Nella non credibilità del racconto i giudici di merito hanno ritenuto la non riconoscibilità della protezione D.Lgs. n. 251 del 2007, ex art. 14, lett. a) (vd. Cass. n. 16925 del 27/06/2018; Cass. 7333/2015).

La protezione sussidiaria nella sua valenza oggettiva è stata poi scrutinata debitamente ex art. 14, lett. c) dal Tribunale con motivazione che si è attenuta a fonti aggiornate (sito web “Viaggiare Sicuri” del Ministero degli Esteri ed il Report COI, Country Origin Information on Human Right Practices dell’aprile 2016 e di Amnesty International degli anni 2017-2018) ed il profilo del motivo con cui se ne contesta l’accertamento è, come tale, infondato.

2. Con il secondo motivo il ricorrente fa valere la violazione e falsa applicazione del D.Lgs. n. 286 del 1998, art. 5, comma 6 e art. 19 e l’omessa motivazione in ordine al mancato riconoscimento della protezione umanitaria.

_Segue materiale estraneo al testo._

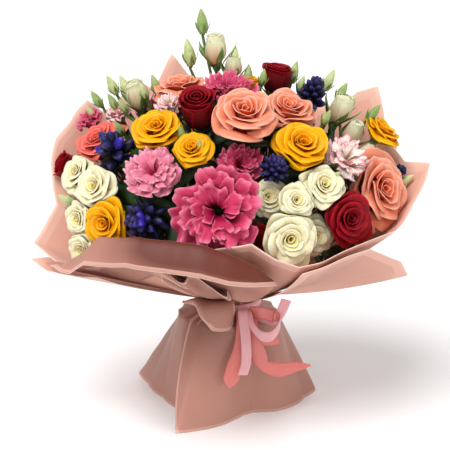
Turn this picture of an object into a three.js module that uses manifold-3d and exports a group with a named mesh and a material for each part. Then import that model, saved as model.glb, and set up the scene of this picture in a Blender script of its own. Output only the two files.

Nonostante la mancanza di credibilità del racconto, secondo la giurisprudenza di legittimità il Tribunale avrebbe dovuto verificare l’esistenza di situazioni di vulnerabilità del richiedente per la concessione della protezione umanitaria a fronte di una situazione di effettiva integrazione in Italia.

Il motivo è infondato.

Come da questa Corte di legittimità affermato, la valutazione della condizione di vulnerabilità che giustifica il riconoscimento della protezione umanitaria deve essere ancorata ad una valutazione individuale, caso per caso, della vita privata e familiare del richiedente in Italia, comparata alla situazione personale che egli ha vissuto prima della partenza ed alla quale egli si troverebbe esposto in conseguenza del rimpatrio.

In caso contrario, infatti, si prenderebbe in considerazione non già la situazione particolare del singolo soggetto, ma piuttosto quella del suo Paese di origine, in termini del tutto generali ed astratti, in contrasto con il parametro normativo di cui al D.Lgs. n. 286 del 1998, art. 5, comma 6, (Cass. n. 9304 del 03/04/2019).

Il ricorso va conclusivamente rigettato ed il ricorrente condannato alle spese del giudizio secondo soccombenza come da dispositivo.

Ai sensi del D.P.R. 30 maggio 2002, n. 115, art. 13, comma 1 quater, inserito dalla L. 24 dicembre 2012, n. 228, art. 1, comma 17, va dato atto della sussistenza dei presupposti processuali per il versamento, da parte del ricorrente, dell’ulteriore importo a titolo di contributo unificato pari a quello, ove dovuto, per il ricorso a norma dello stesso art. 13, comma 1 bis.

PQM

Rigetta il ricorso e condanna il ricorrente a rifondere al Ministero dell’Interno le spese di lite che liquida in Euro 2.100,00 oltre spese prenotate a debito.

Ai sensi del D.P.R. 30 maggio 2002, n. 115, art. 13, comma 1 quater, inserito dalla L. 24 dicembre 2012, n. 228, art. 1, comma 17, va dato atto della sussistenza dei presupposti processuali per il versamento, da parte del ricorrente, dell’ulteriore importo a titolo di contributo unificato pari a quello, ove dovuto, per il ricorso a norma dello stesso art. 13, comma 1 bis.

Così deciso in Roma, nella camera di consiglio, il 11 novembre 2019.